His own position neither allows for a change in the law to correct for
any possible 14th Amendment conflicts nor does it recognize that the very
nature of Title 3 Section 5 creates variations in the way voters and votes
are treated depending upon where they live.
Now compare Scalia's argument to the dissenting opinion filed by STEVENS, and joined by SOUTER, GINSBURG, and BREYER.
"Counting every legally cast vote cannot constitute irreparable harm.
On the other hand, there is a danger that a stay may cause irreparable
harm to the respondents—and, more importantly, the public at large—because
of the risk that “the entry of the stay
would be tantamount to a decision on the merits in favor of the applicants.”
National Socialist Party of America v. Skokie, 434 U. S. 1327, 1328 (1977)
(STEVENS, J., in?2 BUSH v. GORE STEVENS, J., dissenting chambers).
They continue:
"Preventing the recount from being completed will inevitably cast a
cloud on the legitimacy of the election. It is certainly not clear that
the Florida decision violated federal law. The Florida Code provides elaborate
proce-dures for ensuring that every eligible voter has a full and fair
opportunity to cast a ballot and that every ballot so cast is counted.
See, e.g., Fla. Stat. §§
101.5614(5), 102.166 (2000).
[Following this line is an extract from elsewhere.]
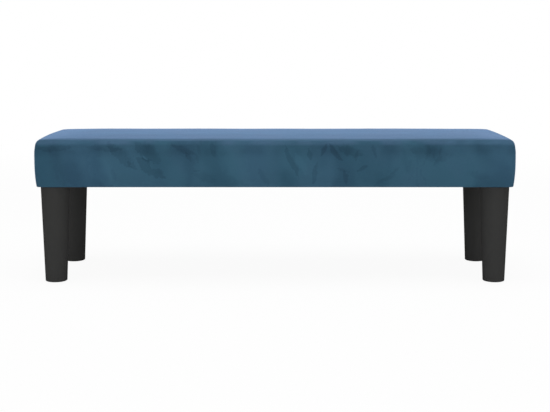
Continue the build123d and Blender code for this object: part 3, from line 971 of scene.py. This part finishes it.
def fillOut(piece, held, values):  # stuffs the cover from inside, held along its hem
    mesh = piece.data
    start = [(v.co.copy(), v.normal.copy()) for v in mesh.vertices]
    group = piece.vertex_groups.new(name="held")
    group.add(list(range(held)), 1.0, "REPLACE")
    cloth = piece.modifiers.new("fillOut", "CLOTH")
    cloth.settings.quality = values["quality"]
    cloth.settings.tension_stiffness = values["stretch"]
    cloth.settings.compression_stiffness = values["stretch"]
    cloth.settings.shear_stiffness = values["stretch"] / 3
    cloth.settings.bending_stiffness = values["bend"]
    cloth.settings.vertex_group_mass = "held"
    cloth.settings.use_pressure = True
    cloth.settings.uniform_pressure_force = values["pressure"]
    cloth.settings.effector_weights.gravity = 0
    cloth.collision_settings.use_collision = False
    cloth.point_cache.frame_end = values["frames"]
    scene = bpy.context.scene
    for number in range(1, values["frames"] + 1):
        scene.frame_set(number)
    shown = piece.evaluated_get(bpy.context.evaluated_depsgraph_get()).data
    ends = [v.co.copy() for v in shown.vertices]
    piece.modifiers.remove(cloth)
    piece.vertex_groups.remove(group)
    scene.frame_set(1)
    for vertex, (before, normal), after in zip(mesh.vertices, start, ends):
        moved = after - before
        moved -= normal * min(moved.dot(normal), 0)  # the padding stops it from going in
        if moved.length > 0:
            vertex.co = before + moved.normalized() * values["cap"] * math.tanh(moved.length / values["cap"])
    mesh.update()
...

In fact, the statutory provision relating
to damaged and defective ballots states that “[n]o vote shall be declared
invalid or void if there is a clear indication of the intent of the voter
as determined by the canvassing
board.” Fla. Stat. § 101.5614(5) (2000). In its opinion, the Florida
Supreme Court gave weight to that legislative command. Its ruling was consistent
with earlier Florida cases that have repeatedly described the interest
in cor-rectly ascertaining the will of the voters as paramount."
As these Justices are indicating, the majority's stay creates a "win no matter what" situation for Bush and a "lose no matter what" situation for Gore. In other words, even if Bush ends up losing his appeal, by the time the Justices decide the case on Dec. 12, it will be too late to do any more counting (that is somewhat debatable, but most scholars agree that Dec. 12 is pretty much the end of the game). So if Bush wins, he wins, and if Bush loses, he wins.